OECD - R&D tax incentives of greater benefit to multinationals; program review as part of BEPS 

October 10:  According to a report released today by the Organisation for Economic Co-operation and Development (OECD), tax incentives to encourage businesses to invest in research and development (R&D), to boost innovation and drive economic growth, offer a greater benefit to multinational enterprises. Governments, therefore, are encouraged to review their R&D tax incentives as part of a broader effort under the base erosion and profit shifting (BEPS) action plan.

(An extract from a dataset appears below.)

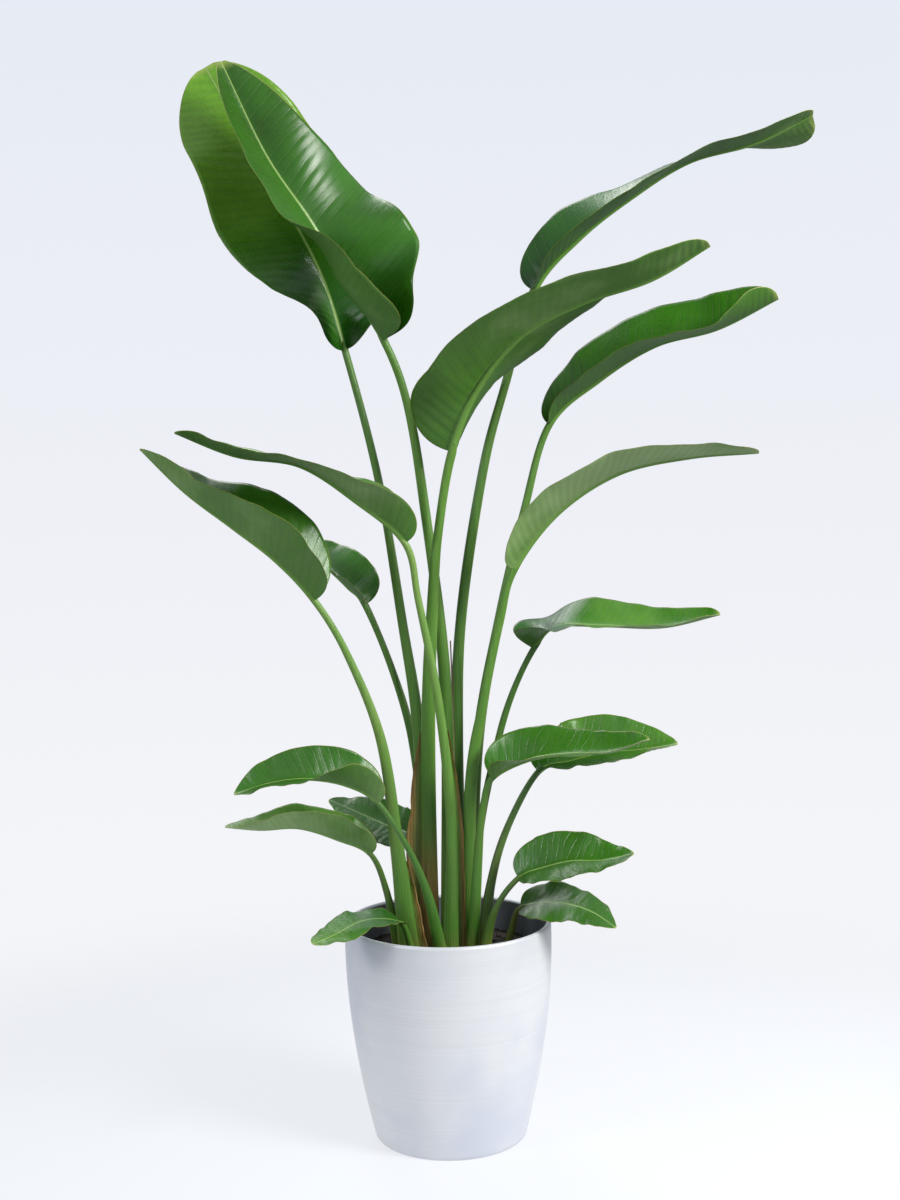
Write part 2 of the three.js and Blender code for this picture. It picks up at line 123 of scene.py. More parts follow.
LEAVES = {
    "a": {
        "stalk": [[-24, 26, 276], [-37, 38, 575], [-60, 52, 750], [-92, 64, 960], [-138, 75, 1150]],
        "rib": [[-171, 69, 1260], [-223, 65, 1363], [-280, 66, 1464], [-336, 90, 1566]],
        "foot": [14, 8],
        "top": 6,
        "half": 114,
        "taper": [0.38, 0.48],
        "roll": [-80, -85, -80],
        "left": {"lift": [65, 35, 12, 28, 20], "curl": [0, 0, 10, 10, 0]},
        "right": {"lift": [60, 10, -20, -25, -20]},
        # Leaf a's light and yellow values rise towards the tip. They paint the bright yellow-green of light
        # shining through the blade.
        "light": [0.35, 0.4, 0.6, 0.75, 0.8, 0.8],
        "yellow": [0, 0.05, 0.2, 0.45, 0.6, 0.55],
        "wave": 2,
        "stem": 0.35,
    },
    "b": {
        "stalk": [[2, 0, 276], [3, 8, 650], [-25, 12, 930], [-47, 10, 1070], [-78, 5, 1157]],
        "rib": [[-129, -3, 1240], [-179, -5, 1326], [-241, 5, 1421], [-304, 20, 1556]],
        "foot": [13, 8],
        "top": 6.5,
        "half": 120,
        "taper": [0.25, 0.62],
        "roll": [-60, -60],
        "left": {
            "lift": [70, 35, 30, 42, 38, 49, 50, 47, 45],
            "curl": [20, 70, 70, 40, 20, 10, 8, 8, 10],
        },
        "right": {
            "lift": [95, 86, 58, 54, 20, 18, 25, 25, 25],
            "curl": [0, 0, -30, -45, -45, -45, -35, -30, -30],
        },
        "light": [0.45, 0.35, 0.3, 0.2],
        "wave": 2,
        "stem": 0.5,
    },
    "c": {
        "stalk": [
            [17, 40, 276], [16, 42, 575], [26, 46, 760], [61, 52, 970], [95, 56, 1093], [139, 53, 1230],
        ],
        "rib": [[204, 46, 1303], [283, 55, 1363], [368, 60, 1413], [466, 60, 1438], [547, 50, 1474]],
        "foot": [13, 8],
        "top": 7,
        "half": 82,
        "taper": [0.36, 0.32],
        "roll": [20, 20, 20, 5, -15, -20],
        "left": {"lift": [65, 30, 0, 8, 22, -20]},
        "right": {"lift": [22, 31, 26, 6, -12, -16]},
        "light": [0.15, 0.35, 0.5, 0.45, 0.5],
        "wave": 2,
        "stem": 0.25,
        "yellow": [0, 0.1],
    },
    "d": {
        "stalk": [[-28, 2, 276], [-25, -5, 595], [-15, -15, 785], [-5, -20, 885], [16, -30, 995]],
        "rib": [[54, -53, 1083], [113, -81, 1151], [198, -104, 1193], [289, -121, 1220], [366, -140, 1262]],
        "foot": [15, 8],
        "top": 6.5,
        "half": 118,
        "taper": [0.39, 0.45],
        "roll": [-65, -55, -20, -20, -20, -10],
        "left": {"lift": [100, 72, 20, 24, 40, 40]},
        "right": {"lift": [0, -36, -8, -10, -8, 5]},
        "light": [0.3, 0.4, 0.6, 0.55, 0.5],
        "yellow": [0.1, 0.15, 0.15],
        "wave": 2,
        "stem": 0.45,
        "brown": 200,
        "sheath": [[-1, 325, 22]],
    },
    "e": {
        "stalk": [[28, 18, 276], [45, 22, 560], [80, 30, 750], [120, 40, 910], [159, 45, 1035]],
        "rib": [[231, 37, 1098], [313, 30, 1146], [403, 25, 1168], [488, 10, 1208]],
        "foot": [13, 8],
        "top": 6,
        "half": 82,
        "taper": [0.45, 0.38],
        "roll": [10, 10],
        "left": {"lift": [50, 42, 36, 38, 48]},
        "right": {"lift": [30, 25, 15, 15, 50]},
        "light": [0.2, 0.25, 0.5, 0.45, 0.45],
        "wave": 3,
        "stem": 0.4,
    },
    "f": {
        "stalk": [[26, -20, 276], [35, -25, 520], [55, -30, 640], [80, -35, 755], [101, -40, 828]],
        "rib": [[162, -53, 907], [247, -67, 961], [344, -79, 981], [440, -90, 986]],
        "foot": [13, 8],
        "top": 6,
        "half": 80,
        "taper": [0.38, 0.5],
        "roll": [-15, -15],
        "left": {"lift": [35, 30, 28, 25, 30]},
        "right": {"lift": [8, 8, 5, 0, 5]},
        # Leaf f's high light values make it pale grey-green. This is in part its under face's own grey and
        # in part a painted sheen.
        "light": [0.7, 0.9, 1.0, 0.9, 0.7],
        "wave": 3,
        "stem": 0.45,
    },
    "g": {
        "stalk": [[37, -3, 276], [45, -1, 430], [72, 5, 560], [96, 9, 640], [130, 10, 710]],
        "rib": [[162, 10, 743], [235, 5, 743], [318, 0, 740], [400, -5, 757]],
        "foot": [9, 6],
        "top": 5,
        "half": 60,
        "taper": [0.22, 0.5],
        "roll": [0, 10, 10, 10],
        "left": {"lift": [80, 5, 28, 28, 30, 40]},
        "right": {"lift": [85, 8, 15, 15, 20, 30]},
        "light": [0.3, 0.35, 0.75, 0.6, 0.5],
        "yellow": [0, 0.05, 0.15],
        "wave": 3,
        "stem": 0.2,
    },
    "h": {
        "stalk": [[34, -46, 276], [44, -56, 430], [52, -58, 495], [66, -60, 535]],
        "rib": [[118, -63, 561], [176, -66, 569], [234, -69, 571], [288, -72, 588]],
        "foot": [10, 7],
        "top": 5,
        "half": 55,
        "roll": [10, 10],
        "left": {"lift": [85, 45, 25, 30, 40]},
        "right": {"lift": [60, 20, 18, 20, 30]},
        "light": [0.5, 0.4, 0.4, 0.55],
        "stem": 0.35,
    },
    "i": {
        "stalk": [[49, -30, 276], [62, -16, 370], [88, 0, 450], [135, 10, 530]],
        "rib": [[182, 10, 545], [232, 6, 557], [284, -2, 562], [336, -12, 571]],
        "foot": [11, 7],
        "top": 5,
        "half": 62,
        "roll": [10, 10],
        "left": {"lift": [60, 60, 55, 50, 40]},
        "right": {"lift": [20, 10, 5, 10, 20]},
        "light": [0.5, 0.55, 0.6, 0.8],
        "stem": 0.2,
    },
    "j": {
        "stalk": [[50, -61, 276], [66, -65, 345], [100, -68, 392]],
        "rib": [[136, -74, 408], [176, -80, 418], [219, -86, 420], [262, -92, 430]],
        "foot": [9, 6],
        "top": 4.5,
        "half": 50,
        "roll": [10, 10],
        "left": {"lift": [60, 50, 45, 35, 20]},
        "right": {"lift": [0, -4, -4, 0, 10]},
        "light": [0.25, 0.35, 0.45],
        "stem": 0.3,
    },
    "k": {
        "stalk": [[84, -20, 276], [92, -26, 308], [104, -34, 340]],
        "rib": [[138, -50, 352], [172, -63, 352], [205, -76, 343], [236, -90, 324]],
        "foot": [8, 6],
        "top": 4.5,
        "half": 42,
        "roll": [10, 10],
        "left": {"lift": [40, 25, 15, 10, 0]},
        "right": {"lift": [-10, -15, -15, -10, 0]},
        "light": [0.1, 0.3, 0.4],
        "stem": 0.3,
    },
    "l": {
        "stalk": [[5, -40, 276], [8, -34, 470], [-8, -34, 640], [-34, -36, 785], [-52, -40, 868]],
        "rib": [[-120, -51, 929], [-197, -59, 979], [-287, -60, 994], [-371, -60, 1027]],
        "foot": [13, 8],
        "top": 5.5,
        "half": 65,
        "taper": [0.38, 0.54],
        "roll": [0, 0],
        "left": {"lift": [70, 40, 12, 8, 20, 22]},
        "right": {"lift": [65, 48, 10, 8, 18, 22]},
        "light": [0.5, 0.65, 0.75, 0.7, 0.6],
        "wave": 3,
        "stem": 0.65,
        "sheath": [[1, 330, 7]],
    },
    "m": {
        "stalk": [[-55, -25, 276], [-70, -28, 425], [-90, -40, 585], [-135, -50, 710], [-180, -60, 790]],
        "rib": [[-232, -66, 848], [-292, -74, 896], [-355, -80, 945], [-415, -85, 1005]],
        "foot": [17, 8],
        "top": 5.5,
        "half": 90,
        "roll": [0, 0],
        "left": {"lift": [40, 36, 30, 24, 28]},
        "right": {"lift": [62, 64, 54, 28, 20]},
        "light": [0.4, 0.45, 0.5, 0.6, 0.7],
        "wave": 3,
        "stem": 0.6,
        "sheath": [[1, 140, 8]],
        "yellow": [0.15, 0.15],
    },
    "n": {
        "stalk": [[-26, 66, 276], [-33, 70, 430], [-50, 72, 575], [-78, 64, 680], [-115, 55, 775]],
        "rib": [[-140, 80, 800], [-170, 115, 825], [-205, 165, 845], [-245, 215, 855]],
        "foot": [11, 7],
        "top": 5,
        "half": 52,
        "roll": [0, 0],
        "left": {"lift": [40, 40]},
        "right": {"lift": [40, 40]},
        "light": [0.3, 0.5, 0.6],
        "stem": 0.3,
    },
    "o": {
        "stalk": [[-8, -64, 276], [-26, -69, 365], [-52, -78, 435], [-95, -88, 507]],
        "rib": [[-137, -94, 534], [-190, -102, 545], [-243, -109, 541], [-293, -116, 527]],
        "foot": [12, 7],
        "top": 4.5,
        "half": 50,
        "roll": [-10, -10],
        "left": {"lift": [80, 62, 20, 10, 15]},
        "right": {"lift": [55, 62, 58, 50, 40]},
        "light": [0.6, 0.4, 0.3, 0.5],
        "stem": 0.35,
    },
    "p": {
        "stalk": [[-72, -10, 276], [-88, -20, 365], [-110, -30, 422]],
        "rib": [[-155, -37, 446], [-210, -45, 465], [-264, -54, 465], [-314, -62, 471]],
        "foot": [9, 6],
        "top": 4.5,
        "half": 46,
        "roll": [-10, -10],
        "left": {"lift": [75, 68, 60, 48, 30]},
        "right": {"lift": [60, 40, 30, 20, 10]},
        "light": [0.5, 0.65, 0.75, 0.8],
        "stem": 0.3,
        "yellow": [0.05, 0.15, 0.2],
    },
    "q": {
        "stalk": [[-54, 64, 276], [-53, 70, 360], [-51, 78, 420]],
        "rib": [[-80, 86, 434], [-112, 92, 448], [-145, 98, 462], [-178, 103, 476]],
        "foot": [9, 6],
        "top": 4.5,
        "half": 48,
        "roll": [-10, -10],
        "left": {"lift": [0, -15, -12, -5, 0]},
        "right": {"lift": [40, 30, 24, 15, 10]},
        "light": [0.3, 0.4],
        "stem": 0.3,
    },
    "r": {
        "stalk": [[-50, -62, 276], [-56, -68, 305], [-66, -76, 332]],
        "rib": [[-94, -98, 345], [-124, -122, 347], [-154, -146, 337], [-184, -168, 330]],
        "foot": [7, 5],
        "top": 4,
        "half": 35,
        "taper": [0.38, 0.48],
        "roll": [-10, -10],
        "left": {"lift": [20, 8, 5, 5]},
        "right": {"lift": [20, 0, 0, 0]},
        "light": [0.3, 0.5, 0.7],
        "stem": 0.4,
        "yellow": [0, 0.1, 0.35],
    },
}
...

According to today’s OECD release:

  • Multinational enterprises benefit the most from such tax incentives because they can use tax planning strategies to maximize their support for innovation—creating an “unlevel playing field that disadvantages purely domestic and young firms.”
  • The tax rules that enable multinational entities to shift profits from intellectual assets (e.g., patents) are already being reviewed as part of the OECD’s Action Plan on base erosion and profit shifting (BEPS).
  • Governments need to review their R&D tax incentive programs, to reduce the risk that countries are foregoing significant tax revenues in their drive to boost investment while not recognizing a commensurate rise in innovation in their economy.

Aspects of tax incentive programs to be reviewed include: (1) the scope of eligible R&D; (2) eligible firms that qualify for the incentives; and (3) the treatment of large R&D performers.

The OECD noted that in many countries, the current tax incentives may be more costly than intended, particularly as tax relief has become more generous in recent years and the full cost is not always transparent as these incentives are considered “off budget” as a tax expenditure.

The OECD analysis also suggests that well-designed direct support (such as grants and contracts) may be more effective in stimulating R&D than previously thought, especially for “young firms.”